Immediately after the shoot, a car takes Keys and her crew to a police checkpoint at Fourteenth Street. Another car drives her uptown and then to Washington, D.C., where a tour bus is waiting to take her and her band to Atlanta for a show Friday night at Chastain Park Amphitheatre. She's opening for Maxwell, even though after three months in the marketplace the twenty-year-old's debut, Songs in A Minor, has never left the Top Ten and will soon sell for the 3 millionth time, driven by the gospel-flavored piano ballad "Fallin'." A Minor unleashes neosoul's newest princess, a black woman impacted equally by hip-hop, soul, Prince and classical. A singer-songwriter with the Nubian beauty, sex appeal and diva presence of Aaliyah and Janet and Toni Braxton, with a street edge. "When everybody moved up to Dolce & Gabbana," says Jeff Robinson, Keys' longtime manager, "and drivin' Bentleys and 'I'm fabulous' and the $5,000 shit, they forgot about all the kids on the street that can't afford that. Left them without any kind of role model. I knew if we did it right, Alicia Keys could fill that gap. She was around the way, but she was beautiful, but she was not fabulous. She wasn't tryin' to be iced out but ghetto hot."

It's an eighteen-hour ride from New York to Atlanta. Cruising through the country, surrounded by friends, it's easy to switch from CNN to Shaft and lose yourself - "Is it Sunday?" she asks on Friday morning - and, for a moment, forget that the country is at war, while telling a long story.

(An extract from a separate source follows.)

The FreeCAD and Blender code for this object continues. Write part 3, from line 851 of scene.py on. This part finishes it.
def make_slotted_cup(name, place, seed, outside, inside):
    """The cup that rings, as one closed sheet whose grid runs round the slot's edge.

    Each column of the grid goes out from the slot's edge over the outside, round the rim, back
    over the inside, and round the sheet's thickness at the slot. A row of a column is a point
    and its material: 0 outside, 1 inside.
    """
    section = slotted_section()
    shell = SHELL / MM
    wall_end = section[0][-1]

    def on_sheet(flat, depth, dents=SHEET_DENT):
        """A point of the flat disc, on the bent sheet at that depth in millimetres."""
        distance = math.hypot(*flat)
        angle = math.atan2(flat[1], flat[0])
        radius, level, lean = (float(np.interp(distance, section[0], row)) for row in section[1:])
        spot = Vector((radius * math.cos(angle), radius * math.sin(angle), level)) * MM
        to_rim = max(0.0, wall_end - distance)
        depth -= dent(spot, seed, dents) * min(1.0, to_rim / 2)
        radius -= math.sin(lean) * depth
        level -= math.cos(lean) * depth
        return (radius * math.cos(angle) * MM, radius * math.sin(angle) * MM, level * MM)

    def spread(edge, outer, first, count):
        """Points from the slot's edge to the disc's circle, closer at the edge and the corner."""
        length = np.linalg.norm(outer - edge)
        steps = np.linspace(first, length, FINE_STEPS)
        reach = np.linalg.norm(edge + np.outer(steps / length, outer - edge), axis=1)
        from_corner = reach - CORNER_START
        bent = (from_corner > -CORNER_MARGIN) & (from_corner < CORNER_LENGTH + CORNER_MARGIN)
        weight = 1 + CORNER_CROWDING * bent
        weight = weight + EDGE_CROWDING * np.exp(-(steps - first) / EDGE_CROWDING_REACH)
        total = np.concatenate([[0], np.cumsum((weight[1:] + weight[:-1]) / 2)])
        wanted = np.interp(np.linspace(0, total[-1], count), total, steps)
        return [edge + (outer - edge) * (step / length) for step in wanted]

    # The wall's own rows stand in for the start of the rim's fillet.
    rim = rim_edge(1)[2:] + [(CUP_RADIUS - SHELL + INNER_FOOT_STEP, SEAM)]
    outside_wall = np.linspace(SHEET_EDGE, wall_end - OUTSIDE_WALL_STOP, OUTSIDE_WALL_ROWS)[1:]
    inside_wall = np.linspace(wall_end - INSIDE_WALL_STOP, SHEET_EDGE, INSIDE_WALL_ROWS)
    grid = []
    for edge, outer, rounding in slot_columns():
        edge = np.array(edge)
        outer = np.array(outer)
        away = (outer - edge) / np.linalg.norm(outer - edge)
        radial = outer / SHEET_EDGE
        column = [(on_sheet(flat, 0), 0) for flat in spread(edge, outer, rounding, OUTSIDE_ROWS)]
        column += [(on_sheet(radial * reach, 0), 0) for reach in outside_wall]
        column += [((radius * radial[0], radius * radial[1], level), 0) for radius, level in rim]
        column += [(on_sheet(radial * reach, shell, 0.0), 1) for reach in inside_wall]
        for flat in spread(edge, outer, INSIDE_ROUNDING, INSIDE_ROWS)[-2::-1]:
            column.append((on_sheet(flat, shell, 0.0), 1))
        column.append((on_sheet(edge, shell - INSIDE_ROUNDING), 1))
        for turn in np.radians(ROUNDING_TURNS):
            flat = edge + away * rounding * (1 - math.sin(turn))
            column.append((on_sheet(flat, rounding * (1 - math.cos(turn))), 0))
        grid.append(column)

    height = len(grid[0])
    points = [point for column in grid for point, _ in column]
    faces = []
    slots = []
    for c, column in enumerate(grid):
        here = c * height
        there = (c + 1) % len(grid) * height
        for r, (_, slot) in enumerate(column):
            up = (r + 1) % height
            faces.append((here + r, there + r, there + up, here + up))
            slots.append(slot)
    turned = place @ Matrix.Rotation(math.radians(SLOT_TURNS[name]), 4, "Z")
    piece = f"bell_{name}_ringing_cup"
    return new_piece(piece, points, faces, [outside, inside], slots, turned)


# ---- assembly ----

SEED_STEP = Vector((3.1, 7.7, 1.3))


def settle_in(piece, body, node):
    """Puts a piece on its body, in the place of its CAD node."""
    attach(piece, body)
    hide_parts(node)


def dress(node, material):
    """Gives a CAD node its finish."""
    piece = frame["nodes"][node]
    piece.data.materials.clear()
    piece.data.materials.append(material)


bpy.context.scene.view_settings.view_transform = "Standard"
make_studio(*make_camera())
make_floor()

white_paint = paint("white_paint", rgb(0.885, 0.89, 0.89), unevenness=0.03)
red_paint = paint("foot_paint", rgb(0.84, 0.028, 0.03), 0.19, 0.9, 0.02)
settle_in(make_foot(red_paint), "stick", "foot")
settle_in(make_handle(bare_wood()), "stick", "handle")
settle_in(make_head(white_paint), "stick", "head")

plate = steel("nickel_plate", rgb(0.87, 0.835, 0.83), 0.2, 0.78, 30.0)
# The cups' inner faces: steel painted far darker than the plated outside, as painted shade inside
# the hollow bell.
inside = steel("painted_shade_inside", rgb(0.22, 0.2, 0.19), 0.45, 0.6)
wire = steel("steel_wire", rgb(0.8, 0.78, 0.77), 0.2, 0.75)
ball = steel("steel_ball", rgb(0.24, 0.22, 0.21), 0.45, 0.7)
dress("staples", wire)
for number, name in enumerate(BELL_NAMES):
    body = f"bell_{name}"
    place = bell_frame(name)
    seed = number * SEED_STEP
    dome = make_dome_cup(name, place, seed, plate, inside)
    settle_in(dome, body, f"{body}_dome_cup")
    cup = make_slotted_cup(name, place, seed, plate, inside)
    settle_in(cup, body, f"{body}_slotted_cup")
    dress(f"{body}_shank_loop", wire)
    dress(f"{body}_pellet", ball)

Even though she's young, the story of Alicia Keys' triumph is far from an overnight success, and is the result of the patience - a word rarely heard in the record business - to allow an obviously talented girl to develop into an artist who could musically speak for herself.

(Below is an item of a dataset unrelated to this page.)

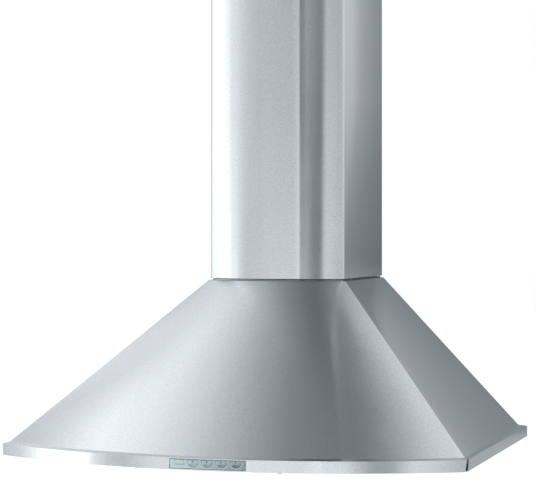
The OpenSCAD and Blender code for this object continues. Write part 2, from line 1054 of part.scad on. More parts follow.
// Switch block behind the panel, with a guide for each button stem and two feet on the panel
module switch_body() {
  color(dark_plastic)
    difference() {
      union() {
        translate([panel_x - window_w / 2 + 3, switch_y, 2.6])
          cube([window_w - 6, switch_d, 13.6]);
        intersection() {
          for (s = [-1, 1])
            translate([panel_x + s * (window_w / 2 - 4.5) - 1.5, switch_y - 12, 4])
              cube([3, 13, 10]);
          translate([0, lip_yc, 0])
            cylinder(r = lip_r - bezel_recess - bezel_t, h = lip_h, $fn = wide_fn);
        }
      }
      for (i = [1 : 4])
        translate([station_x(i) - 3 - slack, switch_y - 1, stem_z - 2 - slack])
          cube([6 + 2 * slack, switch_d - 4, 4 + 2 * slack]);
    }
}

module push_button(i) {
  x = station_x(i);
  y0 = bow_y(x, 0) + button_inset;
  color(panel_blue)
    difference() {
      union() {
        along_y(x, y0, button_z)
          linear_extrude(7)
            button_outline(0);
        translate([x - 3, y0 + 6, stem_z - 2])
          cube([6, switch_y - y0, 4]);
      }
      along_y(x, y0 - 1, button_z)
        cylinder(r = 1.3, h = 1.5, $fn = 32);
    }
}

module button_light() { push_button(1); }
module button_low() { push_button(2); }
module button_medium() { push_button(3); }
module button_high() { push_button(4); }

// Round lamp set: can, capsule bulb, frosted lens and trim ring
module lamp_housing(s) {
  color(galvanised)
    translate([s * lamp_x, lamp_y, sheet])
      difference() {
        union() {
          cylinder(r = lamp_r, h = lamp_h);
          translate([0, 0, sheet])
            cylinder(r = lamp_r + 4, h = 1);
        }
        translate([0, 0, -1])
          cylinder(r = lamp_r - 1.2, h = 6);
        translate([0, 0, 4.9])
          cylinder(r1 = lamp_r - 1.2, r2 = 12, h = lamp_h - 12);
        for (a = [0 : 45 : 315])
          rotate(a)
            translate([lamp_r - 6, -1.5, lamp_h - 12])
              cube([10, 3, 8]);
      }
}

module lamp_bulb(s) {
  color(glass)
    translate([s * lamp_x, lamp_y, 0])
      union() {
        translate([0, 0, 12])
          sphere(r = 5);
        translate([0, 0, 12])
          cylinder(r = 5, h = 8);
        translate([0, 0, 19])
          cylinder(r = 7, h = sheet + lamp_h - 7.1 - 19);
      }
}

module lamp_lens(s) {
  color(glass)
    translate([s * lamp_x, lamp_y, 0])
      union() {
        translate([0, 0, 0.4])
          cylinder(r = lamp_r - 3.2, h = 1.5);
        translate([0, 0, sheet])
          cylinder(r = lamp_r - 1.4, h = 1.8);
      }
}

module lamp_bezel(s) {
  color(steel)
    translate([s * lamp_x, lamp_y, 0])
      rotate_extrude($fn = 96)
        difference() {
          translate([lamp_r - 3, 0.1])
            square([8, 0.9]);
          translate([lamp_r + 5, 0])
            rotate(45)
              square([1, 1], center = true);
        }
}

module lamp_housing_left() { lamp_housing(-1); }
module lamp_housing_right() { lamp_housing(1); }
module lamp_bulb_left() { lamp_bulb(-1); }
module lamp_bulb_right() { lamp_bulb(1); }
module lamp_lens_left() { lamp_lens(-1); }
module lamp_lens_right() { lamp_lens(1); }
module lamp_bezel_left() { lamp_bezel(-1); }
module lamp_bezel_right() { lamp_bezel(1); }

// Power supply for the lamps, on the back plate
module lamp_driver() {
  color(white_plastic)
    translate([168, -sheet - 26, 44])
      union() {
        cube([92, 26, 32]);
        for (x = [-9, 92])
          translate([x, 24, 8])
            cube([9, 2, 16]);
      }
}

// Screws that hold the bottom plate to the return flanges, driven from below
module underside_screws() {
  half = lip_half - lip_flange / 2;
  front_r = lip_r - lip_flange / 2;
  color(alloy) {
    for (s = [-1, 1], y = [-40, -250, -480])
      translate([s * half, y, 0])
        underside_screw();
    for (s = [-1, 1])
      translate([s * lamp_x * 0.6, lip_yc - sqrt(front_r * front_r - pow(lamp_x * 0.6, 2)), 0])
        underside_screw();
  }
}

module underside_screw() {
  mirror([0, 0, 1])
    pan_head(3.2, 1.6);
  cylinder(r = 1.7, h = panel_top + 1);
}

module blower_screws() {
  color(alloy) {
    for (a = [30, 150, 270])
      wheel_plane(bracket_x - 1)
        rotate(a)
          translate([arm_r, 0, 0])
            union() {
              cylinder(r = 2, h = 6);
              translate([0, 0, 6])
                pan_head(4, 2);
            }
    for (x = [-scroll_w / 2 - 4, scroll_w / 2 + 4], y = [throat_in, throat_out])
      translate([x, wheel_y + y, throat_top + plate_t])
        pan_head(3.2, 2);
  }
}

// Grease filter: channel frame with hinge knuckles and a slot for its catch
module filter_frame(s) {
  rail = 14;
  y0 = filter_rear_y - filter_d;
  color(steel_side)
    translate([s * filter_x, 0, 0])
      difference() {
        union() {
          difference() {
            translate([-filter_w / 2, y0, filter_z])
              cube([filter_w, filter_d, filter_t]);
            translate([-filter_w / 2 + sheet, y0 + sheet, filter_z + sheet])
              cube([filter_w - 2 * sheet, filter_d - 2 * sheet, filter_t - 2 * sheet]);
            translate([-filter_w / 2 + rail, y0 + rail + 10, filter_z - 1])
              cube([filter_w - 2 * rail, filter_d - 2 * rail - 10, filter_t + 2]);
          }
          for (x = [-filter_w / 2 + 20, filter_w / 2 - 40])
            translate([x, 0, 0]) {
              axis_x(0, hinge_y, hinge_z)
                cylinder(r = rod_r + 1.8, h = 20);
              translate([0, filter_rear_y - 0.5, hinge_z - 1])
                cube([20, hinge_y - filter_rear_y, 2]);
            }
        }
        axis_x(-filter_w, hinge_y, hinge_z)
          cylinder(r = rod_r + 0.05, h = 2 * filter_w);
        translate([-latch_w / 2 - 0.5, y0 - 1, filter_z + sheet + 0.7])
          cube([latch_w + 1, 4, 4.6]);
        translate([-8, y0 + 5, filter_z - 1])
          cube([16, 8 + latch_travel, sheet + 2]);
      }
}

// Interleaved channels that turn the air and catch the grease
module filter_baffles(s) {
  pitch = 26;
  wide = 18;
  tall = (filter_t - 2 * sheet) / 2;
  wall = 0.8;
  rows = 12;
  y0 = filter_rear_y - filter_d + 18;
  long = filter_d - 19.5;
  color(alloy)
    for (i = [0 : rows - 1], level = [0, 1])
      if (i + level < rows)
        translate([
          s * filter_x + (i - (rows - 1) / 2 + level / 2) * pitch,
          y0,
          filter_z + sheet + level * tall
        ])
          difference() {
            translate([-wide / 2, 0, 0])
              cube([wide, long, tall]);
            translate([-wide / 2 + wall, -1, level > 0 ? -wall : wall])
              cube([wide - 2 * wall, long + 2, tall]);
          }
}

// Spring catch with its thumb grip, in the filter's front rail
module filter_latch(s) {
  y0 = filter_rear_y - filter_d;
  color(dark_plastic)
    translate([s * filter_x, y0, filter_z])
      union() {
        translate([-latch_w / 2, -1.2, sheet + 1])
          cube([latch_w, latch_deep - 2, 4]);
        translate([-7, 6, -0.9])
          cube([14, 3, sheet + 2]);
      }
}

module filter_frame_left() { filter_frame(-1); }
module filter_frame_right() { filter_frame(1); }
module filter_baffles_left() { filter_baffles(-1); }
module filter_baffles_right() { filter_baffles(1); }
module filter_latch_left() { filter_latch(-1); }
module filter_latch_right() { filter_latch(1); }

canopy_shell();
front_fascia();
rear_panel();
underside_panel();
filter_hinge_rods();
blower_scroll();
inlet_ring_left();
inlet_ring_right();
motor_bracket();
motor_grommets();
motor_body();
blower_brackets();
capacitor();
capacitor_strap();
junction_box();
junction_box_cover();
terminal_block();
cable_gland();
outlet_adaptor();
outlet_collar();
damper_rod();
lower_duct_cover();
cover_bracket();
control_bezel();
switch_body();
pilot_lens();
lamp_housing_left();
lamp_housing_right();
lamp_bulb_left();
lamp_bulb_right();
lamp_lens_left();
lamp_lens_right();
lamp_bezel_left();
lamp_bezel_right();
lamp_driver();
underside_screws();
blower_screws();
cover_screws();
upper_duct_cover();
ceiling_bracket();
ceiling_screws();
impeller();
motor_shaft();
impeller_nut();
damper_flap_left();
damper_flap_right();
filter_frame_left();
filter_frame_right();
filter_baffles_left();
filter_baffles_right();
filter_latch_left();
filter_latch_right();
button_light();
button_low();
button_medium();
button_high();
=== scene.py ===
"""Looks for a wall mount range hood in brushed stainless steel.

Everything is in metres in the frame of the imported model: the wall is the plane y = 0, the lip's
lower edge is z = 0, the front looks along -y, and x = 0 is the hood's centreline.
"""

import math
from collections import namedtuple

import bmesh
import bpy
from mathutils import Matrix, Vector

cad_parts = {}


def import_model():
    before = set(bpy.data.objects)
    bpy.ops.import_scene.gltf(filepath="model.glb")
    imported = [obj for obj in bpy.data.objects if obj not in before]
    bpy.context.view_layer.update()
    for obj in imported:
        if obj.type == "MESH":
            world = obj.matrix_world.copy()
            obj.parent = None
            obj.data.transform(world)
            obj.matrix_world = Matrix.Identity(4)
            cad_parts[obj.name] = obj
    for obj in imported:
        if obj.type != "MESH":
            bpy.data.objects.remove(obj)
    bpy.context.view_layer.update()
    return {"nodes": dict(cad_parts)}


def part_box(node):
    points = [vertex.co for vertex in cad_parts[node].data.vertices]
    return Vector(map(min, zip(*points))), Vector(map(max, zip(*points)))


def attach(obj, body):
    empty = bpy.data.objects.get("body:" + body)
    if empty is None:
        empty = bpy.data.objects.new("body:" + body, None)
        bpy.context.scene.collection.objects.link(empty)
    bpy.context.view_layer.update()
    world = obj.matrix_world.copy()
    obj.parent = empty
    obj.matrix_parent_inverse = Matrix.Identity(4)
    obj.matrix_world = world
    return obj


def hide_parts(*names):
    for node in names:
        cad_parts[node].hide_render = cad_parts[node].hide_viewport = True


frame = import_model()
MM = 0.001

# Sheet metal: its thickness, the radius that a press brake leaves at a fold, and the length of the
# rounding at a front corner with its number of steps
SHEET = 1.0 * MM
FOLD = 0.8 * MM
CREASE = 2.6 * MM
CREASE_STEPS = 5

# Heights of the lip, the canopy's foot and its neck, and the groove and flanges there
LIP_H = 18.5 * MM
FOOT_Z = 20 * MM
NECK_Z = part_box("lower_duct_cover")[0].z
GROOVE_H = 2.5 * MM
GROOVE_DEEP = 3 * MM
NECK_FLANGE = 18 * MM
LIP_FLANGE = 14 * MM

# Points closer than this are one point
WELD = 0.001 * MM

# A plan outline: half widths at the front corners and at the wall, and the bow's circle
Plan = namedtuple("Plan", "half rear radius centre")


def bowed_plan(half, rear, corner, bow):
    radius = (half * half + bow * bow) / (2 * bow)
    return Plan(half, rear, radius, radius - corner - bow)


LIP = bowed_plan(381 * MM, 381 * MM, 516 * MM, 99 * MM)
FOOT = bowed_plan(375 * MM, 365 * MM, 503 * MM, 99 * MM)
NECK = bowed_plan(118 * MM, 118 * MM, 254 * MM, 36 * MM)


def inset(plan, by):
    return Plan(plan.half - by, plan.rear - by, plan.radius - by, plan.centre)


def corner_y(plan):
    return plan.centre - math.sqrt(plan.radius ** 2 - plan.half ** 2)


def bow_y(plan, x):
    return plan.centre - math.sqrt(plan.radius ** 2 - x * x)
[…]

The journey took shape when she was fifteen, five years ago, but began long before with a little girl who loved music above all else. "I've had a deep love for music since I was four," she says, lying on the bed in the back of the bus as it barrels through North Carolina. It's well past 3 a.m., and she's sporting a purple scarf and matching purple oversize sunglasses by Gucci so decadent Prince might rock 'em, and corn braids punctuated by Stevie Wonderish beads of blue and black that clink when she moves her head, and maroon Nike running pants, the left leg rolled up street-style, and size six-and-a-half white-on-white Adidas shell-toes, barely laced, the tongues kicking up the way Run-DMC used to do. "Music came before everything, everything, everything," she says. "It just meant more than anything ever meant. I would risk everything for it. I'd mess around and get kicked out of school for it or kicked out my mama's house for it.